Keep only the lines that hold the string "parts", filtering out the rest of the entries below.

## [PROVIDED RECORDS]
•••••
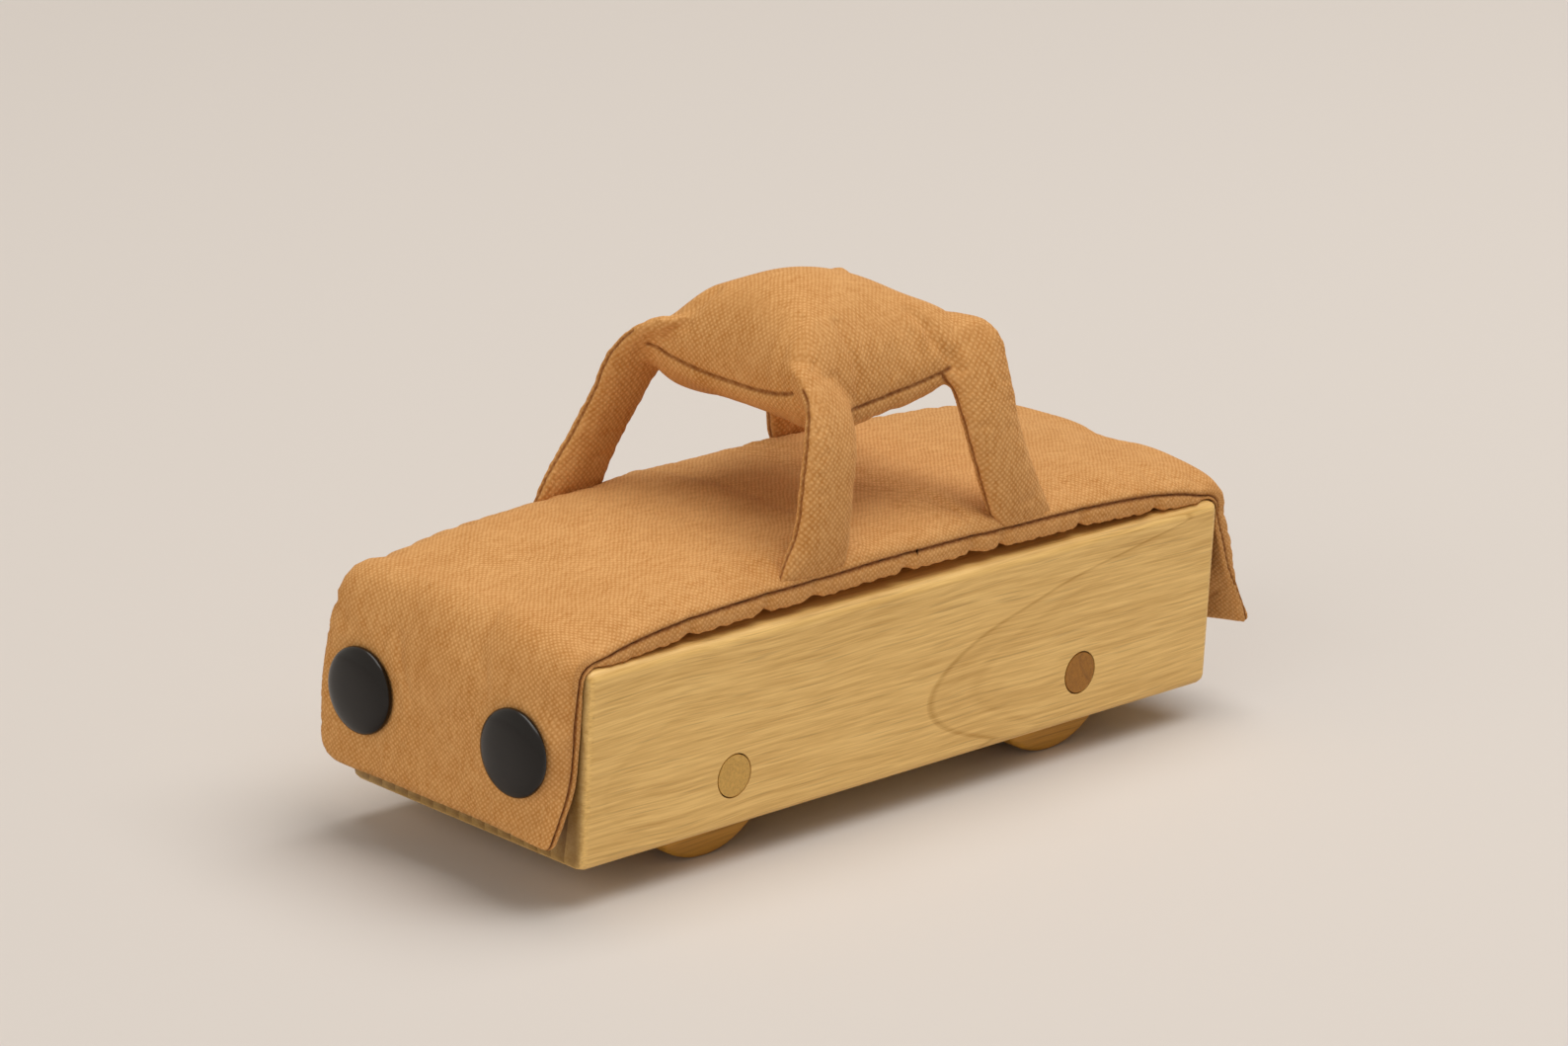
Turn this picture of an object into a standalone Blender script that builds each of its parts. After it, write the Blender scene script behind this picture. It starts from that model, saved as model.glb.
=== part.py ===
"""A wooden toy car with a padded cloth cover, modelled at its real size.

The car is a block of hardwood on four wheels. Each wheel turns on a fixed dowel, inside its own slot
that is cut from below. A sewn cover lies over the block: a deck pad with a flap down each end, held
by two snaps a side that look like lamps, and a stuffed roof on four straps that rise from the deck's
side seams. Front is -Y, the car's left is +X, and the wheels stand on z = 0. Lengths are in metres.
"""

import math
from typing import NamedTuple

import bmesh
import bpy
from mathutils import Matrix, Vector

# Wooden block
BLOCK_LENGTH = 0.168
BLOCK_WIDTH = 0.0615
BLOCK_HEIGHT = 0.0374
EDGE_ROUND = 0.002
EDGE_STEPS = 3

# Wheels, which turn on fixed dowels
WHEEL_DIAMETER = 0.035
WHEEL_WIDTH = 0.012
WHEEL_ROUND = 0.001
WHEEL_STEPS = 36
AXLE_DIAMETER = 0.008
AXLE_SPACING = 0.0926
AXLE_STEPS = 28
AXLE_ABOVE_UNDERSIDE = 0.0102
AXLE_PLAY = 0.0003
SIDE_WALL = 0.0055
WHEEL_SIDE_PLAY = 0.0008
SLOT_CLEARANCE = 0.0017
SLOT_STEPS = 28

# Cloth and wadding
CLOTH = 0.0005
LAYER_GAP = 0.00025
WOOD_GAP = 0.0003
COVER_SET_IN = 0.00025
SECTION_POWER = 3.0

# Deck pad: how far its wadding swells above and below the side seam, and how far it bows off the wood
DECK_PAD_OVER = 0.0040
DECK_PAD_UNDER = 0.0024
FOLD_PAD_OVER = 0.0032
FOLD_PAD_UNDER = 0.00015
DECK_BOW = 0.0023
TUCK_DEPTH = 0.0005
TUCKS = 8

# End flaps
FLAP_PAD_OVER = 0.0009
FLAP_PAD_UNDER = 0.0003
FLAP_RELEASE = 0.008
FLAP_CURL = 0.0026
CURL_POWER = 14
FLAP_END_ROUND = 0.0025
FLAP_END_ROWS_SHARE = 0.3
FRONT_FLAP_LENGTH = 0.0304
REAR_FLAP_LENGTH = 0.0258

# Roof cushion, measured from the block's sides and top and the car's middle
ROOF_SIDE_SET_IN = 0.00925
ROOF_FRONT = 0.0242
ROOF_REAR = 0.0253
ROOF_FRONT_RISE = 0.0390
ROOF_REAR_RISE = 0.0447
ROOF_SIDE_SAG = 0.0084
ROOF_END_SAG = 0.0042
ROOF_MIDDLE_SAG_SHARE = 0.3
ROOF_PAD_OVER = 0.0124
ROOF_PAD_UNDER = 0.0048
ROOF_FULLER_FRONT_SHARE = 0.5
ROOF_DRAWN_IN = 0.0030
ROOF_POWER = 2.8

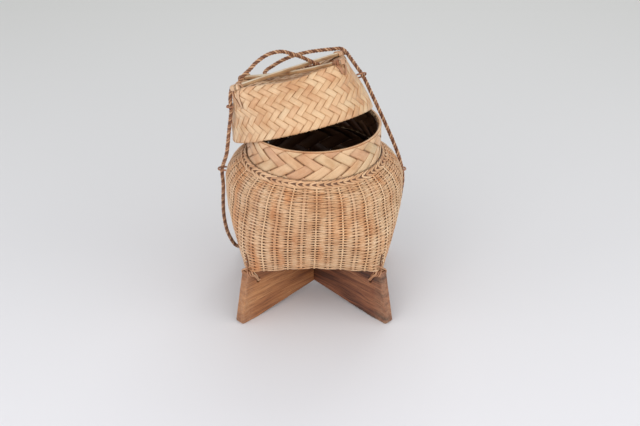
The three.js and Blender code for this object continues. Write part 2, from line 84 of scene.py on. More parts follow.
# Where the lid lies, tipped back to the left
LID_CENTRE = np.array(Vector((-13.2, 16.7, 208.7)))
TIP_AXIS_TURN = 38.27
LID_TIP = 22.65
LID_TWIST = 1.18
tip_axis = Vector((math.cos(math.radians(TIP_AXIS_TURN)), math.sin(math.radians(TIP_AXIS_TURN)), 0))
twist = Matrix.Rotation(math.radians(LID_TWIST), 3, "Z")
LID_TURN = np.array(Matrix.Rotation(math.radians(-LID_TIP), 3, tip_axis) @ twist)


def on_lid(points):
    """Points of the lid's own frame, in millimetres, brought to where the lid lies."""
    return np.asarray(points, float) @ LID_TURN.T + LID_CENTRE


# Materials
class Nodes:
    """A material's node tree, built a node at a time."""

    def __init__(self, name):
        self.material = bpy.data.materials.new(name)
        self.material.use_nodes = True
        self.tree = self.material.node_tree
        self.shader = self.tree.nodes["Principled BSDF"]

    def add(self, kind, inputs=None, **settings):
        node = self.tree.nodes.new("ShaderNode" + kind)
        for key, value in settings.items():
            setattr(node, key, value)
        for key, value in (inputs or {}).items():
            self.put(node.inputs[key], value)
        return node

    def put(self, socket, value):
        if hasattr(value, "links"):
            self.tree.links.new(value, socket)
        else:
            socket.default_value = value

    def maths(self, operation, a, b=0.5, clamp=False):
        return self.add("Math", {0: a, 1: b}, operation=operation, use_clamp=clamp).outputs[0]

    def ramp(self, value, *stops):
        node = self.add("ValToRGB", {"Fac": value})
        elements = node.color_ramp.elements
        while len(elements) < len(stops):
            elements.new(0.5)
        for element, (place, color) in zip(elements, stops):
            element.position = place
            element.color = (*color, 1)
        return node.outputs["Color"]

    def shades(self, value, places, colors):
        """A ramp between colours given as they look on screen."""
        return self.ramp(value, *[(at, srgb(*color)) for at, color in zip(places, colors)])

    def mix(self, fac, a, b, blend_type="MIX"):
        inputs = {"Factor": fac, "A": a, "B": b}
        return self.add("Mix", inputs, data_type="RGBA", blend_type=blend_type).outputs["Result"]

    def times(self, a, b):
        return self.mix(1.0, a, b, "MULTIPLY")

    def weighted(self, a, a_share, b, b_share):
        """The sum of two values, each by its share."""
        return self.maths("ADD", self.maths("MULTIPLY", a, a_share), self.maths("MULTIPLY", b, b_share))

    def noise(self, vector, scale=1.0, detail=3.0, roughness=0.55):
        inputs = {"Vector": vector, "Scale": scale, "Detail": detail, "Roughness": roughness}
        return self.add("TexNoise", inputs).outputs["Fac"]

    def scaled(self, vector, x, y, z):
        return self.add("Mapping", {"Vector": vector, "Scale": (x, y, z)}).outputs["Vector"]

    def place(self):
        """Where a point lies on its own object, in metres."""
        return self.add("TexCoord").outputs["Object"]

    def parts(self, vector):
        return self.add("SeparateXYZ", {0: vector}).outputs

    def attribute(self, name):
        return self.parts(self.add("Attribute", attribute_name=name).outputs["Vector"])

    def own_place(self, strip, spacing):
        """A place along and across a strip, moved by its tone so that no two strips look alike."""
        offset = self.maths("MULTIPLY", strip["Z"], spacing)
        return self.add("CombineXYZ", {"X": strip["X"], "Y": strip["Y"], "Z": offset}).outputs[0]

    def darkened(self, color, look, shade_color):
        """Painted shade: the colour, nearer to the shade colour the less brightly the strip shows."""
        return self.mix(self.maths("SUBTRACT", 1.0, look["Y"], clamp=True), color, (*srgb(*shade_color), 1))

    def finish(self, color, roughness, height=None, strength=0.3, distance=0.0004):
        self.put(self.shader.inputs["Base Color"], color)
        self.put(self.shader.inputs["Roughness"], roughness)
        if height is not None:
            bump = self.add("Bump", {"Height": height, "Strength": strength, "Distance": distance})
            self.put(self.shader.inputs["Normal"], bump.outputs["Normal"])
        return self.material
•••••
## [CORRECT OUTPUT]
Turn this picture of an object into a standalone Blender script that builds each of its parts. After it, write the Blender scene script behind this picture. It starts from that model, saved as model.glb.
The three.js and Blender code for this object continues. Write part 2, from line 84 of scene.py on. More parts follow.
    def parts(self, vector):
        return self.parts(self.add("Attribute", attribute_name=name).outputs["Vector"])